TO: GOD: FROM: THE DOG

Dear God: Why do humans smell the flowers, but seldom, if ever,
smell one another?

Dear God: When we get to heaven, can we sit on your couch?
Or is it still the same old story?

Dear God: Why are there cars named after the jaguar, the cougar, the mustang, the colt, the stingray, and the rabbit, but not ONE named for a dog? How often do you see a cougar riding around?
We do love a nice ride! Would it be so hard to rename the
"Chrysler Eagle" the " Chrysler Beagle"?

Dear God: If a dog barks his head off in the forest and no human
hears him, is he still a bad dog?

Dear God: We dogs can understand human verbal instructions, hand signals, whistles, horns, clickers, beepers, scent ID's, electromagnetic energy fields, and Frisbee flight paths. What do humans understand?

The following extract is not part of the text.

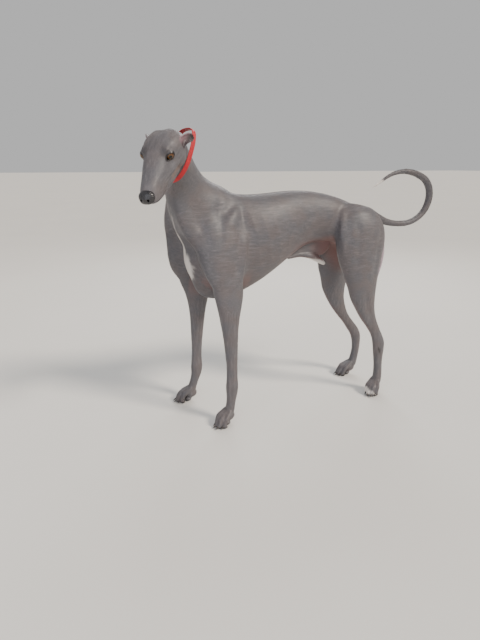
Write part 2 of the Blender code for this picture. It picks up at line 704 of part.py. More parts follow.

Dear God: More meatballs, less spaghetti, please.

Dear God: Are there mailmen in Heaven? If there are, will I have to apologize?

Dear God: Let me give you a list of just some of the things I must remember to be a good dog.

1. I will not eat the cats' food before they eat it or after they throw it up.

2. I will not roll on dead seagulls, fish, crabs, etc., just because I like the way they smell.

3. The Litter Box is not a cookie jar.

4. The sofa is not a 'face towel'.
!
5 The garbage collector is not stealing our stuff.

6. I will not play tug-of-war with Dad's underwear when he's on the toilet.

7. Sticking my nose into someone's crotch is an unacceptable way of saying "hello".

8. I don't need to suddenly stand straight up when I'm under the coffee table


9. I must shake the rainwater out of my fur before entering the house - not after.

10. I will not come in from outside and immediately drag my butt.

11. I will not sit in the middle of the living room and lick my crotch.

12. The cat is not a 'squeaky toy' so when I play with him and he makes that noise, it's usually not a good thing.

P.S. Dear God: When I get to Heaven may I have my testicles back?


"You don't stop laughing when you get old,
you get old when you stop laughing!!"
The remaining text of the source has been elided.